TeachOpenCADD’s 2021 release

These are the top 3 major updates in this release:

  • New website for read-only browsing of our content!
  • More topics — now in total 22 — covering online queries, cheminformatics, and structural bioinformatics tasks!
  • Easy local installation via our conda package for users who want to execute and modify the talktorials!

You have heard enough? Great, enjoy our website! — You are interested in more details? Wonderful, please read on.

New website and content

Since 2019, we have been working a lot on extending and improving our material. Let’s start with the feature that will make all our material much easier and quicker to access - our new website!

The website hosts a static view of all our Jupyter notebooks, which makes browsing through the TeachOpenCADD content convenient, fast, and searchable. We extended our cheminformatics-focused 2019 release with a lot of new topics from structural bioinformatics, and we demonstrate in detail how to query different online resources from within a Python pipeline.

Querying online APIs/servers from Python

  • T011 Querying online API webservices
  • T001 Data acquisition from ChEMBL
  • T008 Data acquisition from PDB
  • T012 Data acquisition from KLIFS
  • T013 Data acquisition from PubChem

Cheminformatics

Mostly powered by the RDKit!

  • T002 ADME and lead-likeness criteria
  • T003 Unwanted substructures
  • T004 Compound similarity
  • T005 Compound clustering
  • T006 Maximum common substructure
  • T007 Ligand-based screening: Machine learning
  • T009 Ligand-based pharmacophores
  • T021 One-hot encoding
  • T022 Ligand-based screening: Neural networks

Structural bioinformatics

  • T010 Binding site similarity and off-target prediction
  • T014 Binding site detection (Proteins.Plus)
  • T015 Protein ligand docking (smina)
  • T016 Protein-ligand interactions (PLIP)
  • T017 Advanced NGLview usage (NGLview)
  • T018 Automated pipeline for lead optimization
  • T019 Molecular dynamics simulation (OpenMM)
  • T020 Analyzing molecular dynamics simulations (MDAnalysis)

TeachOpenCADD and FAIR principles

Since the platform has been growing and will continue to grow, we set up a continuous integration (GitHub Actions) that tests all notebooks — thanks to pytest and nbval — on a regular basis to ensure functional, reusable, and reproducible pipelines.

We love open research.

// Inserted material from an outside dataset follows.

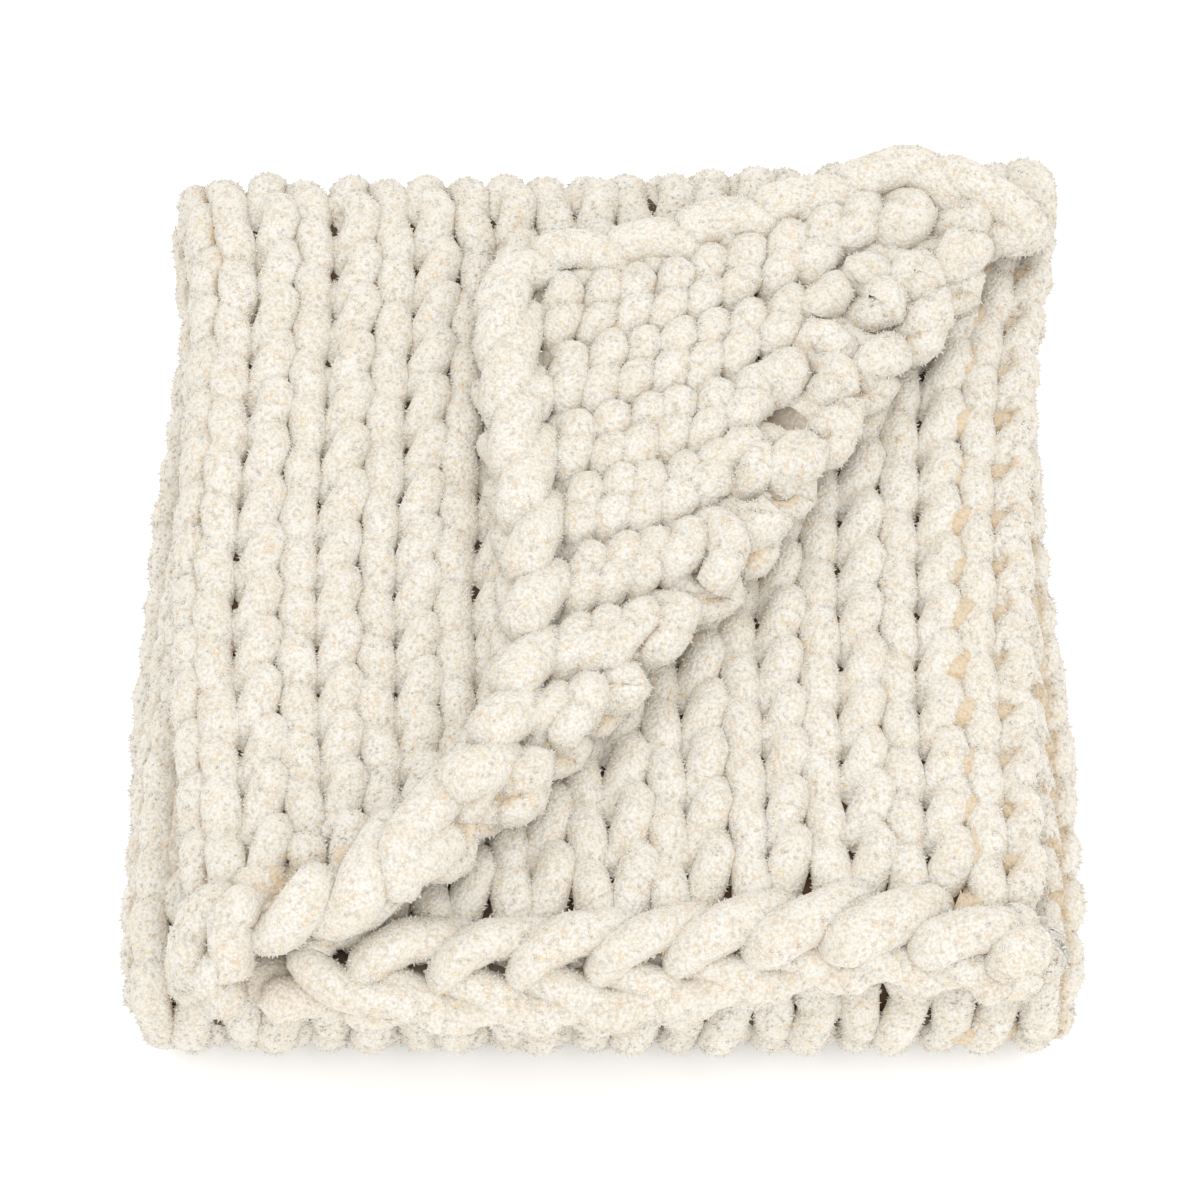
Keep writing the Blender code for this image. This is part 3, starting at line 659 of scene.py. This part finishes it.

We comply with the FAIR principles for data and software as follows:

  • findable — our code is registered on GitHub and conda-forge
  • accessible — our code and all its dependencies are free to download
  • interoperable — we support Windows, Linux, and MacOS for Python >= 3.7; dependencies are defined and managed within the conda ecosystem
  • reusable — re-use is easy thanks to our conda package (CY BB 4.0 license); maintenance is monitored by our continuous integration

Contributors

This new TeachOpenCADD release was possible thanks to huge contributions from Dominique Sydow, Jaime Rodríguez-Guerra, Talia B. Kimber, David Schaller, Corey J. Taylor, Yonghui Chen, Mareike Leja, Sakshi Misra, Michele Wichmann, Armin Ariamajd, and Andrea Volkamer. It was a pleasure working with you all on this next milestone!

Furthermore, we thank Piedro Gerletti, Ahmed Atta, Melanie Vogel, Abishek Laxmanan Ravi Shankar, and Maria Trofimova for their work on initial drafts for new talktorials; and we thank Jeffrey R. Wagner, Richard Gowers, and Floriane Montanari for their support on improving code and testing of TeachOpenCADD.

TeachOpenCADD relies on external resources; regarding the newly released talktorials, we especially thank Patrick Kunzmann (biotite), Albert Kooistra (KLIFS), and Hai Nguyen (NGLview) for their help with questions and issues.